I have a WEBAPI REST Service (which is kind of a middle layer) wich authenticates on another service (WCF Service) with username and password and gets it's data from there.

Since my WebAPI is a REST Service, it is stateless. In my opinion this means that every servicecall from my Phone to the WEBAPI leads to a new authentication process from my WebAPI on the WCF-Service. Right so far?

Now how could this be done?
Do I have to send the username/password combination every time from my phone to my WebAPI, so that the webAPI can authenticate on the other WCFService?

Or is the recommended way to kind of map the authentication-token (which would not have to contain username and password then) to a username/password combination on the WebAPI Service?

I could not find a simple solution for this. Does anybody have an idea?
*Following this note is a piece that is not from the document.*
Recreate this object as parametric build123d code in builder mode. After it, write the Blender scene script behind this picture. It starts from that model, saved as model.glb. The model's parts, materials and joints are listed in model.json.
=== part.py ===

I would need a simple example of client-side and server-side code for understanding how this could be done.

My thoughts were:

1. Send username and password from phone to WebAPI
2. Send authentication token back to phone
3. Call another WebApi - RESTService from phone and send authentication token in header
4. ?? How do I validate this token on the WebAPI Service and how do I connect it to a user?


Could anyone write a simple piece of dummy-code?

Thank you very much!
Posted
Updated 15-Apr-14 23:34pm
v2

1 solution

I've had this same problem before. Everything is stateless apart from the concept of an authenticated session.

You could send username/password on each call but that's bobbins.

All the other alternatives I think require some state to be stored on the server. We provided a basic Login function (username/password) which if authenticated created a 'session' containing the authorization information. We used a GUID to act a key to this, so on successful authentication this is passed back.

Then subsequent calls have something like ?token=<guid>&this=that in the url.

Sessions need some sort of time-to-live (TTL) built into them so they expire after a while. If the client gets a session expired message, it must be prepared to resend the login request prior to retrying the actual request. The TTL is updated on each call.

Of course, you'll need TLS because that GUID effectively becomes you for the duration of the session.

Not saying this is a great solution, but it worked.